Cowboys and Aliens: “What kind of man goes around blowing up another man’s cows?” Science fiction has had a long tradition of mixing with the Western. Singing cowboys have traveled to the center of the Earth; rustlers have captured T-rexes; and they’ve all gotten mixed up in time travel too many times to count. Not to mention how many times they’ve been exported to other planets. This time, an amnesiac, an ornery old cattle man, a bar tender, a mysterious woman, a Native chief and a bunch of others are set upon by kidnapping, gold loving aliens, and they aren’t gonna take it sitting down.
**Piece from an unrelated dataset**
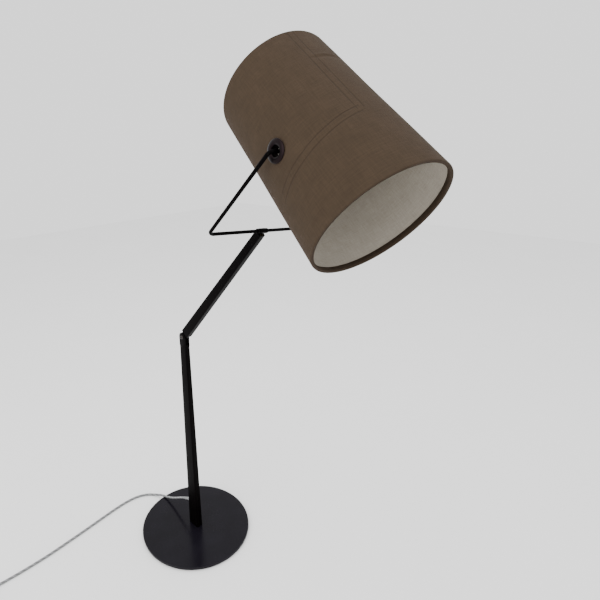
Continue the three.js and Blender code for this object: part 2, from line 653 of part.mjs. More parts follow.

Daniel Craig and Harrison Ford are perfect Western actors, handsome but grizzled with steely stares and barely checked rage. The aliens are weird, the effects pretty good, and the action well handled. It is an unabashed mix of sci-fi action and classic western. And Olivia Wilde…Dang. She’s weird looking, but in the best way. Is this an amazing, world changing movie? No. But it’s solid entertainment. Harrison Ford should be in more Westerns.
My landlord installed a new fireplace thingy, so for the first time ever, I’ve got a working fireplace, which is fun. I’ve found that I suck at fire. Still, it’s cool to have. And as this winter doesn’t seem to want to let go (I think it’s usually in the 60s or more by this time here, but the 30s and 40s won’t stop), it’s nice to have options.